SELECT SPLIT(session_data.ymd__s, '__')[0] AS s,
SPLIT(session_data.ymd__s, '__')[1] AS ymd,
MAX(session_data.session_number) AS total_sessions,
ROUND(SUM(session_data.session_length/60),1) AS total_timespent_minute
FROM (
SELECT kt_session(CONCAT_WS('__', calc_session.s, calc_session.ymd), calc_session.evt_lst, ##timeout_in_minutes_integer##) AS (ymd__s, session_number, session_length)
FROM (
SELECT session_set.s, FROM_UNIXTIME(CAST(session_set.ts AS BIGINT), 'yyyy-MM-dd') ymd, collect_set(session_set.ts) evt_lst
FROM (
SELECT total_list.s, total_list.ts
FROM (
SELECT pgr.s, pgr.ts
FROM ##APP1_pgr## pgr
WHERE pgr.month = ##month_in_YYYYMM_format##
AND pgr.s != ""
UNION ALL
SELECT evt.s, evt.ts
FROM ##APP1_evt## evt
WHERE evt.month = ##month_in_YYYYMM_format##
AND evt.s != ""
) total_list
) session_set
GROUP BY session_set.s, FROM_UNIXTIME(CAST(session_set.ts AS BIGINT), 'yyyy-MM-dd')
) calc_session
) session_data
GROUP BY SPLIT(session_data.ymd__s, '__')[0],SPLIT(session_data.ymd__s, '__')[1]
ORDER BY s
Dynamically select the month partition in your WHERE
clause.

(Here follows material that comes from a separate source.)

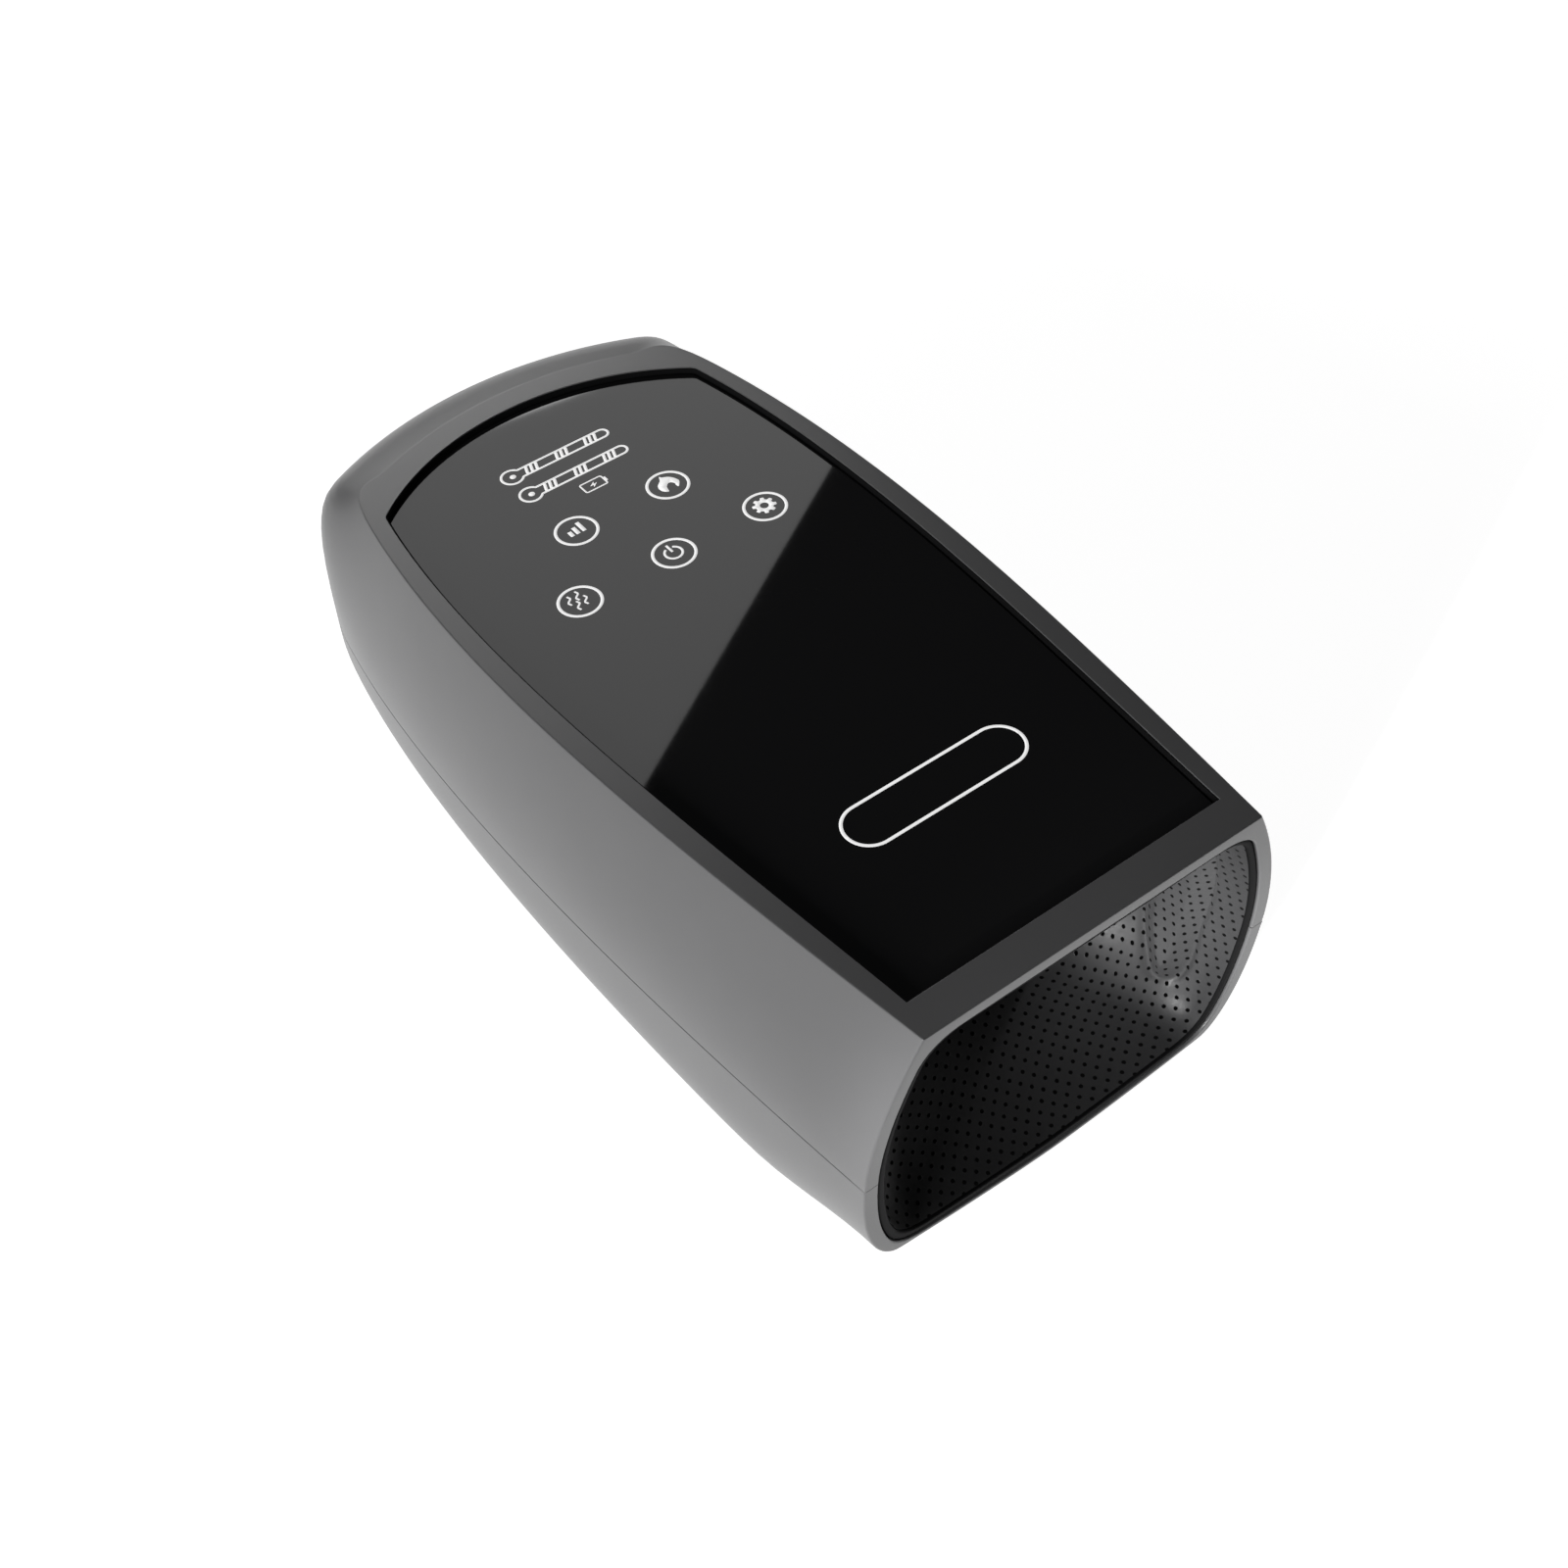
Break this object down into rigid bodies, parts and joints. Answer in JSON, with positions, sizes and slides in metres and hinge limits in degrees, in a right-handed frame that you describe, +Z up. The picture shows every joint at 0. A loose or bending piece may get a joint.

This will increase the speed and performance of your query. The macro is especially useful if you have scheduled queries where you are only interested in metrics from a specific time period (for example, the most recent month).
Select data from 2 months ago:
WHERE month = $months_ago(2))
Select data from this month, 2 months ago, and 3 months ago:
WHERE month in ( $(months_ago(0)), $(months_ago(2)), $(months_ago(3)) )